In reply to Re: What's wrong with me? » Kahlee, posted by Poet on March 19, 2008, at 19:51:46

Poet,

Thank you for sharing your experience with me. It gives me hope and makes me feel less isolated to know that others have similar situations and experiences. You told me to "follow my heart", which I believe should be the way that everyone lives their life. The problem is that I have lost trust in myself. I never know if what I think or feel is rational, therefore, can I trust it? I am constantly battling with myself. Does that make sense? With regard to my husband, for example, I never know if there's a valid reason for me to feel so disconnected , or if it's just all me, my past, my issues, etc. rearing up again.

Kahlee

 

Re: Lou's reply to Kathlee-anwsng » Lou Pilder

Posted by kahlee on March 19, 2008, at 21:21:04

In reply to Lou's reply to Kathlee-anwsng, posted by Lou Pilder on March 19, 2008, at 7:03:29

Lou,
The imagery you talk about is like what I see in my dreams. All I want is peace. Sometimes I just think that this is how things are supposed to be. That all of these experiences are learning experiences, teaching me lessons that I will need in my next life / afterlife etc. I'm trying so deperately to find meaning and validation for the pain that I feel, that I have felt for more than 20 years. I see the beauty in my life, the blessings. Somehow, it makes me feel guilty that I have been given so much but yet I am still so unbelieveably sad and empty. How can I feel empty when I have two amazing, beautiful children? They are my joy, and I feel like by not being happy in my life, I'm somehow disrespecting the gifts I have been given... thus, more guilt. I just don't know.

 

Glad to see you here again... » kahlee

Posted by Kath on March 20, 2008, at 16:17:39

In reply to Re: Lou's reply to Kathlee-anwsng » Lou Pilder, posted by kahlee on March 19, 2008, at 21:21:04

I am sorry you're in such pain.

I've found that having a therapist has helped me sort out my feelings. And I've learned that 'feelings are feelings' - they're neither good nor bad.

I also do a lot of 'alternative' stuff. I'm attaching a link to a video of someone demonstrating a certain way to release trauma. Over the past 2 or so very stressful years in my life, these alternative methods have (I believe) helped me keep from losing it altogether.

I'm including this just in case you want to try it. It take 4 minutes & is free - not to much of an investment to try something out.

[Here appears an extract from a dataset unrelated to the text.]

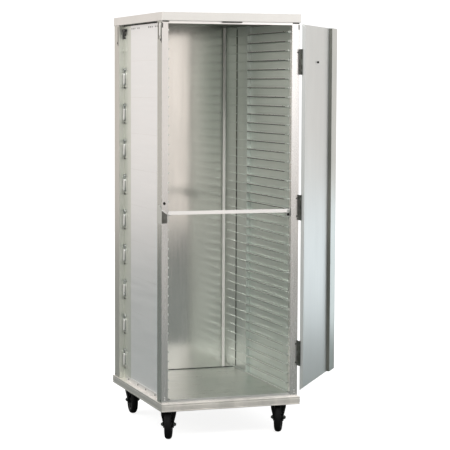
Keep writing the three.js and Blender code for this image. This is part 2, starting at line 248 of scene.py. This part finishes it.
MATS = {
    # Painted light and shade: the face tones below make the outer faces of planks, posts, header, uprights,
    # base and strike lighter or darker, standing for how light falls on them.
    "plank": metal("plank_metal", (0.77, 0.82, 0.785), (0.73, 0.78, 0.745), 0.36, (1, 0.05, 1),
                   metallic=0.85, streak=0.015, grain_bump=0.01, painted_face_shading=[("X", 0.2722, (0.88, 0.89, 0.9))]),
    "post": metal("post_metal", (0.84, 0.83, 0.82), (0.79, 0.785, 0.78), 0.26, (1, 1, 0.04),
                  painted_face_shading=[("X", 0.293, (0.47, 0.485, 0.455))]),
    # header: the dark tone is painted shade at the top of the doorway; the front face is painted lighter.
    "header": metal("header_metal_painted_shade", (0.3, 0.29, 0.27), (0.26, 0.25, 0.23), 0.3, (0.05, 1, 1),
                    painted_face_shading=[("Y", 0.338, (0.92, 0.91, 0.9))]),
    "upright": metal("upright_metal", (0.7, 0.75, 0.72), (0.66, 0.71, 0.68), 0.36, (1, 1, 0.05),
                     streak=0.015, metallic=0.9,
                     painted_face_shading=[("X", 0.2702, (0.71, 0.73, 0.68)), ("X", 0.293, (0.56, 0.555, 0.515))]),
    # back: a painted dark reflection towards the upper right.
    "back": metal("back_metal", (0.86, 0.85, 0.815), (0.78, 0.775, 0.745), 0.13, (1, 1, 0.05),
                  metallic=0.97, wave=0.03, streak=0.012,
                  painted_dark_reflection=((0.44, 0.475, 0.44), (0.03, 0.17), (0.55, 1.45))),
    "satin": metal("satin_metal", (0.72, 0.74, 0.71), (0.62, 0.65, 0.62), 0.3, (0.06, 1, 1),
                   wave=0.02, streak=0.02),
    # ceiling: its dark tone is painted shade.
    "shade": metal("ceiling_painted_shade", (0.3, 0.29, 0.27), (0.25, 0.24, 0.22), 0.4, (0.06, 1, 1)),
    "cap": metal("cap_metal", (0.78, 0.77, 0.75), (0.75, 0.745, 0.725), 0.42, (1, 1, 1), streak=0.01),
    "base": metal("base_metal", (0.97, 0.93, 0.88), (0.78, 0.755, 0.715), 0.36, (0.3, 0.3, 1.2),
                  metallic=0.8, blotch=16, grain_bump=0.06, streak=0.06,
                  painted_face_shading=[("X", 0.2968, (0.6, 0.59, 0.56))]),
    "sill": metal("sill_metal", (0.84, 0.84, 0.83), (0.72, 0.72, 0.71), 0.32, (1, 0.05, 1)),
    "door": metal("door_metal", (0.73, 0.765, 0.77), (0.7, 0.735, 0.74), 0.42, (1, 1, 0.05),
                  streak=0.012, grain_bump=0.01),
    "stile": metal("stile_metal", (0.6, 0.64, 0.63), (0.54, 0.58, 0.565), 0.34, (1, 1, 0.04)),
    "bar": metal("bar_metal", (1.0, 0.99, 0.98), (0.97, 0.965, 0.96), 0.2, (0.05, 1, 1), metallic=0.5),
    "zinc": metal("zinc_metal", (0.42, 0.44, 0.42), (0.26, 0.28, 0.27), 0.38, (1, 1, 1), blotch=60),
    "hinge": metal("hinge_metal", (0.16, 0.175, 0.16), (0.05, 0.055, 0.05), 0.42, (1, 1, 1), blotch=70),
    "dark": metal("dark_metal", (0.1, 0.1, 0.098), (0.05, 0.05, 0.05), 0.45, (1, 1, 1), blotch=90),
    "bright": metal("bright_metal", (0.95, 0.95, 0.94), (0.85, 0.85, 0.84), 0.3, (1, 1, 1),
                    blotch=80, metallic=0.7),
    # strike: the dark front is painted shade; the side faces are painted lighter.
    "strike": metal("strike_metal", (0.2, 0.2, 0.185), (0.13, 0.13, 0.12), 0.45, (1, 1, 1), blotch=90,
                    painted_face_shading=[("X", 0.2937, (0.64, 0.65, 0.62))]),
    "leaf": metal("leaf_metal", (0.6, 0.62, 0.58), (0.45, 0.47, 0.43), 0.38, (1, 1, 1), blotch=70,
                  pin=(HINGE, 0.0042, (0.08, 0.085, 0.075))),
    "strip": metal("strip_metal", (0.98, 0.965, 0.93), (0.93, 0.92, 0.89), 0.42, (1, 1, 0.05),
                   metallic=0.25),
    # stile_shade: a dark tone painted as the shade on the stile's inner side.
    "stile_shade": metal("stile_shade_metal", (0.22, 0.225, 0.205), (0.17, 0.175, 0.16), 0.45, (1, 1, 0.05)),
    # seal_and_shadow: black for the dark screws and the door stud, and painted shadow under the cap and in
    # the post-head slots.
    "seal_and_shadow": black_paint("shadow_seal", (0.02, 0.02, 0.019), 0.7),
    "paint": black_paint("caster_paint", (0.003, 0.003, 0.003), 0.45),
    "rubber": rubber("tread_rubber"),
}

NODE_MATS = (
    ("plank_", "plank"), ("post_", "post"), ("upright_", "upright"), ("back_", "back"),
    ("floor_pan", "satin"), ("threshold", "sill"), ("ceiling", "shade"), ("header", "header"),
    ("top_cap", "cap"), ("top_catch", "dark"), ("base_frame", "base"), ("sill_", "sill"),
    ("door_skin", "door"), ("door_stile", "stile"), ("latch_", "zinc"), ("hinge_door", "leaf"),
    ("hinge_", "hinge"), ("strike", "strike"), ("retaining_bar", "bar"), ("bar_", "zinc"),
    ("caster_plate", "zinc"), ("caster_fork", "paint"), ("caster_wheel", "rubber"),
)
BEVELS = {"base_frame": 0.0012, "top_cap": 0.0012, "retaining_bar": 0.0032, "door_stile": 0.0008}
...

http://youtube.com/watch?v=KRXdQNA3aEk

I'm so glad you have your lovely children & I ALSO can relate to how you feel about sort of 'counting your blessings'.

All the best, Kath

 

Lou's reply to Kathlee-wtrvlif » kahlee

Posted by Lou Pilder on March 20, 2008, at 20:40:47

In reply to Re: Lou's reply to Kathlee-anwsng » Lou Pilder, posted by kahlee on March 19, 2008, at 21:21:04

> Lou,
> The imagery you talk about is like what I see in my dreams. All I want is peace. Sometimes I just think that this is how things are supposed to be. That all of these experiences are learning experiences, teaching me lessons that I will need in my next life / afterlife etc. I'm trying so deperately to find meaning and validation for the pain that I feel, that I have felt for more than 20 years. I see the beauty in my life, the blessings. Somehow, it makes me feel guilty that I have been given so much but yet I am still so unbelieveably sad and empty. How can I feel empty when I have two amazing, beautiful children? They are my joy, and I feel like by not being happy in my life, I'm somehow disrespecting the gifts I have been given... thus, more guilt. I just don't know.

Kathlee,
You wrote,[...All I want is peace...to find meaning...sad an angry...just don't know...].
As I see in your writing, I see a wilderness, a desert, a wildernes an desert of the spirit that have made you thirsty.
What I have been writing here about is peace, but not as the world gives. It has been revealed to me that there is a peace that goes beyond understanding and that this peace comes from above and is given to those that, like yourself, thirsts to find a way out from sadness and anger.
This peace is without price.
It has been revealed to me that peace can be found in the rain, for there are the waters of Life.
The rain comes down from heaven and does not return there but waters the earth. There is a living rain that comes doen from heaven and waters the spirit of those that thirst for peace.